Nothing but the lines from the one containing "Continue the three.js" down to the one containing "STEM_RINGS, STEM_SPOTS, SHEATH_STEP", both included, should be echoed, and each exactly as it stands.

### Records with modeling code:
****
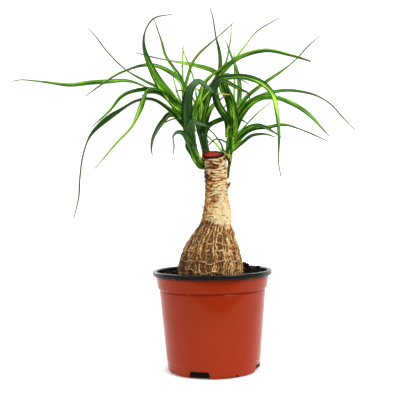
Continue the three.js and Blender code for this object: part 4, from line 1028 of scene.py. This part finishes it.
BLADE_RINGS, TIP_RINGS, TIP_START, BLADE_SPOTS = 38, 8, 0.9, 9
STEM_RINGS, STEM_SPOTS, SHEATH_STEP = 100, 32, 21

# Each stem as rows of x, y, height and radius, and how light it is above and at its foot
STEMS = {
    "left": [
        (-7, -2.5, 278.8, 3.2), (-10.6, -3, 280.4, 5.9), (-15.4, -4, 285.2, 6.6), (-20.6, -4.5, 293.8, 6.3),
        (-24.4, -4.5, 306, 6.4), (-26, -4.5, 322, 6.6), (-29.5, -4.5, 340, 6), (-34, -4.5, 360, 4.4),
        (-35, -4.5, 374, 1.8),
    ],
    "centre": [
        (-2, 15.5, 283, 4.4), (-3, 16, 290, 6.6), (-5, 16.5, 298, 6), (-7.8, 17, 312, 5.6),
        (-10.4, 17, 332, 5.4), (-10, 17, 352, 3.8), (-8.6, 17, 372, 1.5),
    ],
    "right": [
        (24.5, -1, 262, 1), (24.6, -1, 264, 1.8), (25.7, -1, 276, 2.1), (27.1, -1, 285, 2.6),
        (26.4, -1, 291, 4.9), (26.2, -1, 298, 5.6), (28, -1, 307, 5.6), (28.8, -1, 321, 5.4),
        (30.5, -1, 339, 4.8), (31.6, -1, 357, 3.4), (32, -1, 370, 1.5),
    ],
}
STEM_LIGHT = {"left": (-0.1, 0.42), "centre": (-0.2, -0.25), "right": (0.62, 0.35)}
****
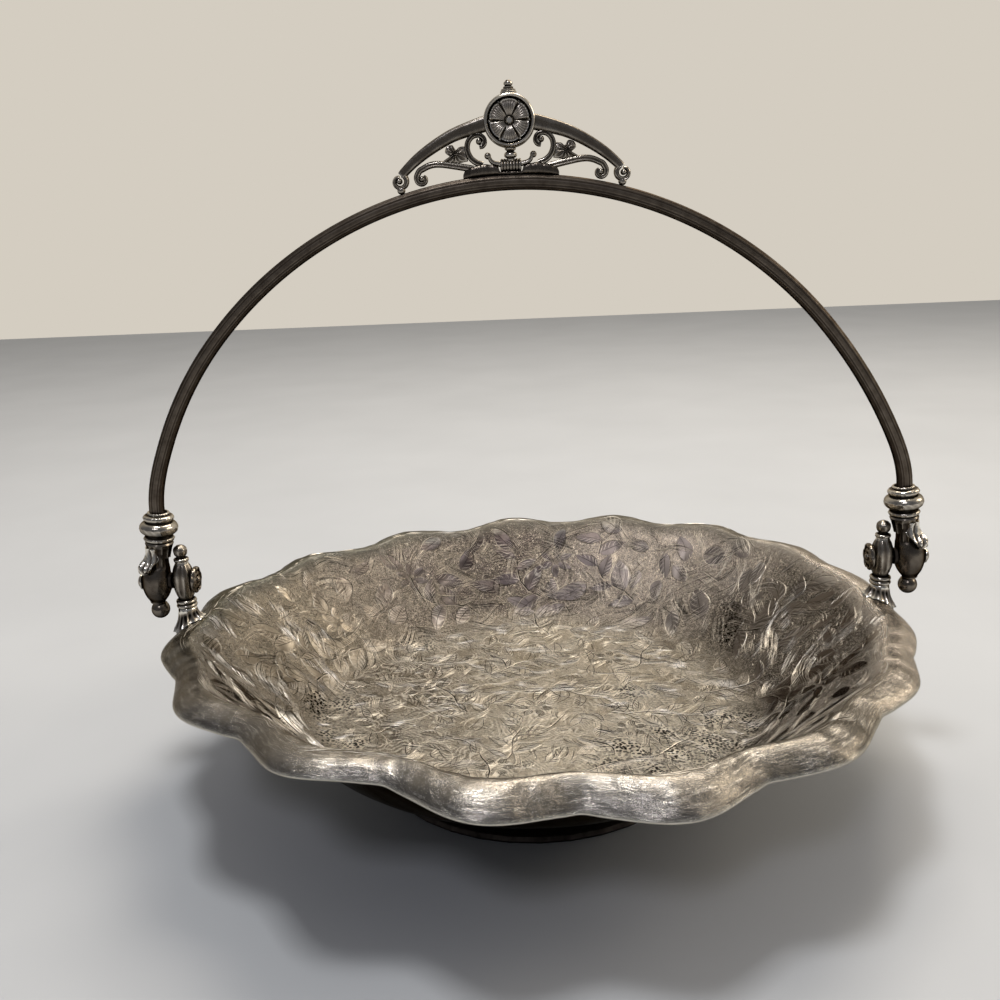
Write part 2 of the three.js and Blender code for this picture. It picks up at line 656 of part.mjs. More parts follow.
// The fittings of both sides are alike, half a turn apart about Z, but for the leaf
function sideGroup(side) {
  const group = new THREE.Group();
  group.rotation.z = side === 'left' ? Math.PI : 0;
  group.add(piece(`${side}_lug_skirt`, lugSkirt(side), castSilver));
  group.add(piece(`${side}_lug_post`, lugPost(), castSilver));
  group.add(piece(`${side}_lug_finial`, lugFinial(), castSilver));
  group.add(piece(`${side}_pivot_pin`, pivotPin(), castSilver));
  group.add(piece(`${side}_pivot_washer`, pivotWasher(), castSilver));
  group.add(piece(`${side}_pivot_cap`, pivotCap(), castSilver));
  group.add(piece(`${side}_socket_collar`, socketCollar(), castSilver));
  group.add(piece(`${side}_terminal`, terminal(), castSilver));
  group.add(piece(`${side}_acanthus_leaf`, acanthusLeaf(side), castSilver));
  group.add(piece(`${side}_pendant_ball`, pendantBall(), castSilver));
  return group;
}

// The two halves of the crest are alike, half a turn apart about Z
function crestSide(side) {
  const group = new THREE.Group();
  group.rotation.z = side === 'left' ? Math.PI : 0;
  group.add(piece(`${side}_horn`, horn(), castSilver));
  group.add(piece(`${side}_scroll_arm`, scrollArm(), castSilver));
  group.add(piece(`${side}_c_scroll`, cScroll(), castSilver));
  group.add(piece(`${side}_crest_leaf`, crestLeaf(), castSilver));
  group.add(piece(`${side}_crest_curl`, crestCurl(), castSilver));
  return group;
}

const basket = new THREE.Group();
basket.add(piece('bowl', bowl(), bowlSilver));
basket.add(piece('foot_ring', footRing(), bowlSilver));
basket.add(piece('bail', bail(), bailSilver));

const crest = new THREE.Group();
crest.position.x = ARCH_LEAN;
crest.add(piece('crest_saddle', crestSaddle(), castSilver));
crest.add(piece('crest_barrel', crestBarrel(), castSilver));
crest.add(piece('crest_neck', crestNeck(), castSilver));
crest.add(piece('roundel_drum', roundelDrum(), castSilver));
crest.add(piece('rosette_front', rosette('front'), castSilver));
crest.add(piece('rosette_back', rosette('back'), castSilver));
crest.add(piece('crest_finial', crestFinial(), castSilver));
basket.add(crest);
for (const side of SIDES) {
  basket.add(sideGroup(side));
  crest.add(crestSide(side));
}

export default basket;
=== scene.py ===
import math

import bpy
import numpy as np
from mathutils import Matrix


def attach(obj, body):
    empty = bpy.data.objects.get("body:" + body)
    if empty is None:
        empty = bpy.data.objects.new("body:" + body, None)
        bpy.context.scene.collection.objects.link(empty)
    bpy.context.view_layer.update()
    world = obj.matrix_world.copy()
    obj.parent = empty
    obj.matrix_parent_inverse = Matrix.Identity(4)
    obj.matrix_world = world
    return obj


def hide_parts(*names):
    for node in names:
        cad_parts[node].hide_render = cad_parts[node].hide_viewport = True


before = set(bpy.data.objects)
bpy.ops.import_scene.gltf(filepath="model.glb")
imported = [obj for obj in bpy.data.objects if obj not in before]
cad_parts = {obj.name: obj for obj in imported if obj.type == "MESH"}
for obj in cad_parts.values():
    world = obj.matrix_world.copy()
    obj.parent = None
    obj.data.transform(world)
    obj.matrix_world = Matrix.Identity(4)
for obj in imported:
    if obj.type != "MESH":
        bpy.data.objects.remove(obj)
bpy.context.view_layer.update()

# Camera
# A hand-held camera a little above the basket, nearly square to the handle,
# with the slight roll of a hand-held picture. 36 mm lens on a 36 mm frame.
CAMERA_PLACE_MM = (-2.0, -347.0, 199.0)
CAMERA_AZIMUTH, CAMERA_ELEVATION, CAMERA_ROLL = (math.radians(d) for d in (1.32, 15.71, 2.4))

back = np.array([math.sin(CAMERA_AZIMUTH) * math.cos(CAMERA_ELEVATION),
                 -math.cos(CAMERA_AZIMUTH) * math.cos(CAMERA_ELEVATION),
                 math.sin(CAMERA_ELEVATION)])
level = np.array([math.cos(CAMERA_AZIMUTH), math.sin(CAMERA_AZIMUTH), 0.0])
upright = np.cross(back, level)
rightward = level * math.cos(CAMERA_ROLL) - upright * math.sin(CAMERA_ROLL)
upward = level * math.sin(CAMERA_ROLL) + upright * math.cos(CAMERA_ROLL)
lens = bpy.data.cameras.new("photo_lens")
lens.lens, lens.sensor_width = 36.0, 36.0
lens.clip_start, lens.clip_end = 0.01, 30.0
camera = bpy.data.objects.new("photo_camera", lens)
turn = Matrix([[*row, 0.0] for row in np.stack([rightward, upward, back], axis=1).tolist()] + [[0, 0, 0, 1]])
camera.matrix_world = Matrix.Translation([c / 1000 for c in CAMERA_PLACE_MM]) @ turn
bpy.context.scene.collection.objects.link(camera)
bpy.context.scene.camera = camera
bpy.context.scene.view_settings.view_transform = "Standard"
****
### Worked solution:
Continue the three.js and Blender code for this object: part 4, from line 1028 of scene.py. This part finishes it.
BLADE_RINGS, TIP_RINGS, TIP_START, BLADE_SPOTS = 38, 8, 0.9, 9
STEM_RINGS, STEM_SPOTS, SHEATH_STEP = 100, 32, 21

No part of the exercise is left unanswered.